Hiding places will be needed to be added to the tank, this can either take the form of simple rock formations, piles of bogwood or even lengths of pvc tubing that has a large enough diameter so that the fish can swim into them easily. Adding the hiding places will make the Polypterus feel more secure as they know they can retreat into such places if they need to.
If you are looking to adding live plants to the tank it can be hit and miss, these fish do not eat the plants but they can dislodge then if planted in the substrate. To overcome this problem you can attach tuber plants such as Anubias to the bogwood or other décor, Java Fern can also be used and this way the plants should be undisturbed.
If you are happy to use artificial plants then that is fine, even if they are dislodged it only takes a few minutes to replace them or just let the fish place them where it suits them.
As the diet of this fish is mostly protein based and they are messy eaters, the filtration needs to be well up to standard. For the tank size required it is often better to use two external filters, one mounted at each end so that you know the water quality will remain high. If using a heater inside the aquarium always cover the element with a suitable heater guard, these fish are active and the last thing you want to happen is for the fish to burn themselves, heater guards do not cost a lot of money but are well worth it if it saves fish getting injured.
The water temperature should range from 25-28°C (77-82°F), they do prefer to be at the higher end of this range but definitely not outside these parameters. The pH is fine if it floats around the neutral mark, preferably slightly acidic and the hardness should be slightly hard as well.
Subdued lighting is more suited to these fish, their eyesight is poor anyway so the lighting level is not critical for them but bear in mind which plants you have added to the tank if any as they will require the appropriate levels.
When first adding the Polypterus to the tank always observe them carefully for the first couple of weeks, they are resistant to most diseases but if they are purchased from wild stock they may carry some parasites or leeches, they will flick against décor to try to remove them if this is the case.
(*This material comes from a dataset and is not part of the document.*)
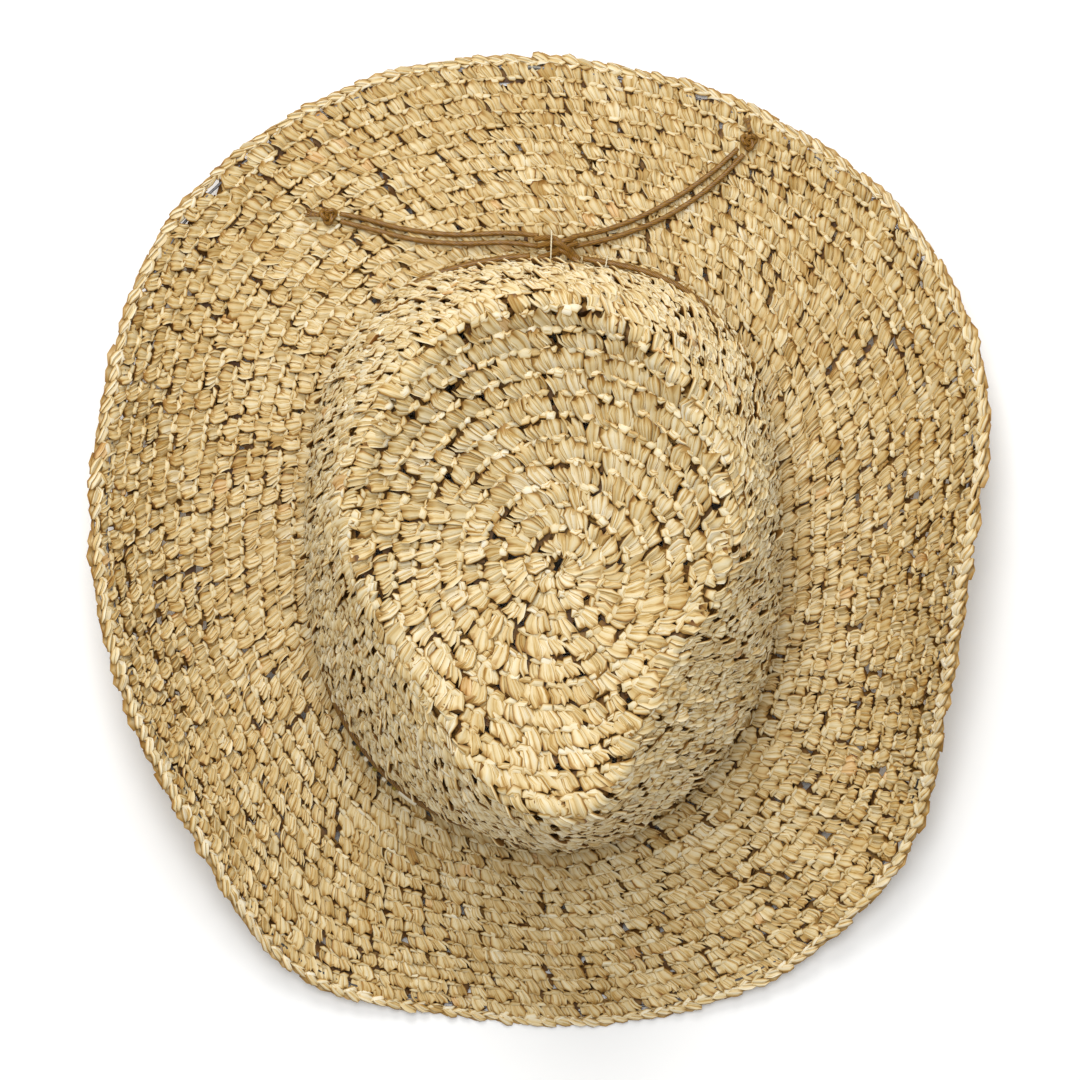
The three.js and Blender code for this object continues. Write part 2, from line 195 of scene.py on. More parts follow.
def on_hat(turn, ring, lift):
    """Points of the hat, lifted off the middle of the crochet along its normal."""
    turn, ring, lift = np.broadcast_arrays(turn, np.maximum(ring, 0.0), lift)
    small = 0.02
    inner, outer = np.maximum(ring - small, 0.0), ring + small
    across = mid_point(turn, outer) - mid_point(turn, inner)
    along = mid_point(turn + small, ring + 1e-6) - mid_point(turn - small, ring + 1e-6)
    normal = np.cross(across, along)
    normal[np.broadcast_to(ring < small, normal.shape[:-1])] = (0, 0, 1)
    normal /= np.maximum(np.linalg.norm(normal, axis=-1, keepdims=True), 1e-12)
    point = mid_point(turn, ring) + normal * lift[..., None]
    height = point[..., 2]
    room = PRESSED_BELOW - GROUND_GAP
    pressed = GROUND_GAP + room * np.exp((np.minimum(height, PRESSED_BELOW) - PRESSED_BELOW) / room)
    point[..., 2] = np.where(height < PRESSED_BELOW, pressed, height)
    return point


edge = on_hat(np.linspace(0, FULL_TURN, 181), float(EDGE_RING), 0.0)
print("edge of the brim, mm:", np.round(np.ptp(edge, axis=0) / MM))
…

A Formalin bath in a treatment tank will eradicate the leeches and parasites very effectively.
To keep the water quality high it is very important to back up the filtration with regular water changes, at least 10% weekly, you may need to do larger water changes if the nitrates etc. are not stable. As you can see from this article keeping the Polypterus is not difficult but as with all fish they still require care and attention but in return will give you many years of pleasure.